«Ey îman edenler! ALLAH’ı çok çok zik­redin!» (Ahzab: 41)
«Sabah ve akşam RABBİ’nin ismini zik­ret! Gecenin bir kısmında Rabbına secde et (namaz kıl) ve uzun gecelerde teşbih et!» (İnsan: 25-26)
«Gerçek mü’minler, ALLAH’ın zikri ile kalbleri huzura kavuşarak îman edenlerdir. Uyanık olun! (bilin ki) ancak ZİKRULLAH’a devam edenin kalbi mutmain olur. (Yatışır, huzur bulur.)» (Ra’d: 28)
«Muhakkak zikrullahın hassası en büyük­tür.» (Ankebut: 45)

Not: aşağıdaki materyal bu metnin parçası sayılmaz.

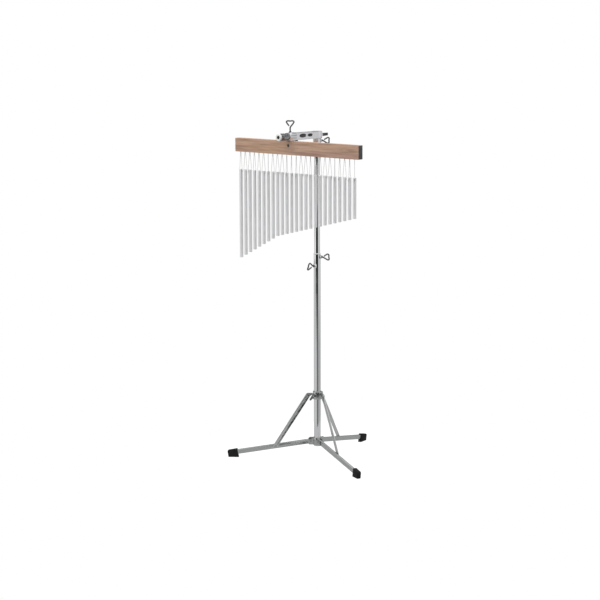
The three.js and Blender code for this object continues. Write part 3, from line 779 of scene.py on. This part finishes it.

«İman edenlere, daha vakit gelmedi mi ki: ZİKRULLAH ile ve nazil olan KUR’AN ile kalb­leri huşu, (korku ve huzur) bulsun?..» (Hadîd: 16)
Ebû Bekir Verrak demiştir ki, senelerdir dört şeyi aradık, dört şeyde bulduk:
Allah’ın rızâsını aradık, O’na itaatte ve ibâdette bulduk.
Maişet genişliği aradık, duhâ (kuş­luk) namazında bulduk.
Din selâmeti aradık, lisânı muhafazada bulduk.
Kabir aydınlığı aradık, gece namazında bulduk.